Sri Lankan solders walk in a street in Colombo, Sri Lanka, August 25, 2011
Sri Lankan solders walk in a street in Colombo, Sri Lanka, August 25, 2011

In Sri Lanka, which has emerged out of a long drawn out armed separatist conflict, a state of emergency will be lifted after 28 years. But critics question whether ending wartime restrictions will improve the human rights situation in the island nation.

Sri Lankan President Mahinda Rajapakse's decision not to renew a state of emergency at the end of August comes two years after a three-decade civil war ended with the defeat of Tamil Tiger rebels.

Commentators say that scrapping the emergency has symbolic significance for a country where an entire generation has grown up with tough wartime regulations.

But several political pundits doubt whether the move will restore political and civil rights in a country where the human-rights record has been under international scrutiny.

The emergency orders gave authorities sweeping powers of arrest and detention.

Paikiasothy Saravanamuttu, at the Center for Policy Alternatives in Colombo, says the authorities will continue to retain power under an existing tough law, the Prevention of Terrorism Act.

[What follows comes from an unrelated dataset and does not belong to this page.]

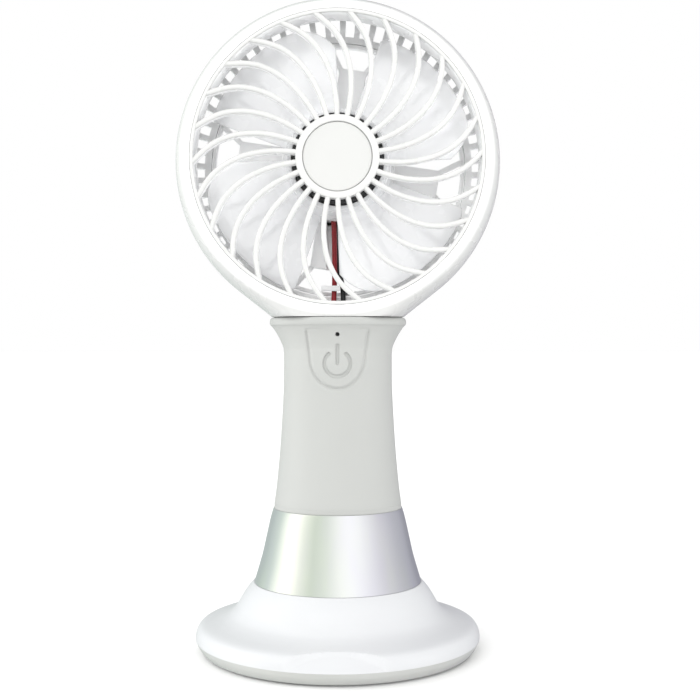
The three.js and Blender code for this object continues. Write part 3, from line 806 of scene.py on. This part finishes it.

He says the government may also bring in legislation which could allow it to continue detention those who have been arrested under emergency provisions.

"It appears to be the case that the PTA will remain and there will be consequential legislation which will give it legal cover in terms of existing detentions… This needs to be looked at. Otherwise, it will be seen as window dressing without any substantive content," Saravanamuttu noted.

Exact numbers are not available, but thousands of ethnic Tamils are believed to have been detained during the emergency.

Critics also say that the scrapping of emergency law is meant to placate international opinion just weeks before the U.N. Human Rights Council discusses the rights situation in Sri Lanka. Human rights groups charge that tens of thousands of Tamil civilians disappeared in the last weeks of the war. Critics say the government continues to discriminate against the Tamil minority and stifles dissent. The government denies that.

Saravanamuttu says the government needs to do more to signal that it is addressing concerns about its human rights record.

"The government still has a lot of ground to cover to reverse the culture of impunity in respect of human rights, violations as well as dealing with the allegations of war crimes," added Saravanamuttu. "The kind of paradigm within which the government is operating at the present is one which sees human rights as largely as irrelevant to the higher objectives it claims to have."

But supporters of scrapping the law say that ending the emergency is a positive first step in restoring a sense of normalcy to a country that lived through three decades of conflict.

Jehan Perera at Colombo's National Peace Council hopes it will mean a diminishing role for the military.

"The lifting of the emergency would mean that the military would have to take a back seat," said Perera. "It would be out of the public spaces... especially in the north and east which are described as still being under military rule rather than under civilian administration. Now, hopefully, with the lifting of emergency, that system of military control will be abolished and the civilian administration will be more fully in control."

Several countries, including the United States and India have welcomed the announcement of an end to emergency restrictions in the island nation.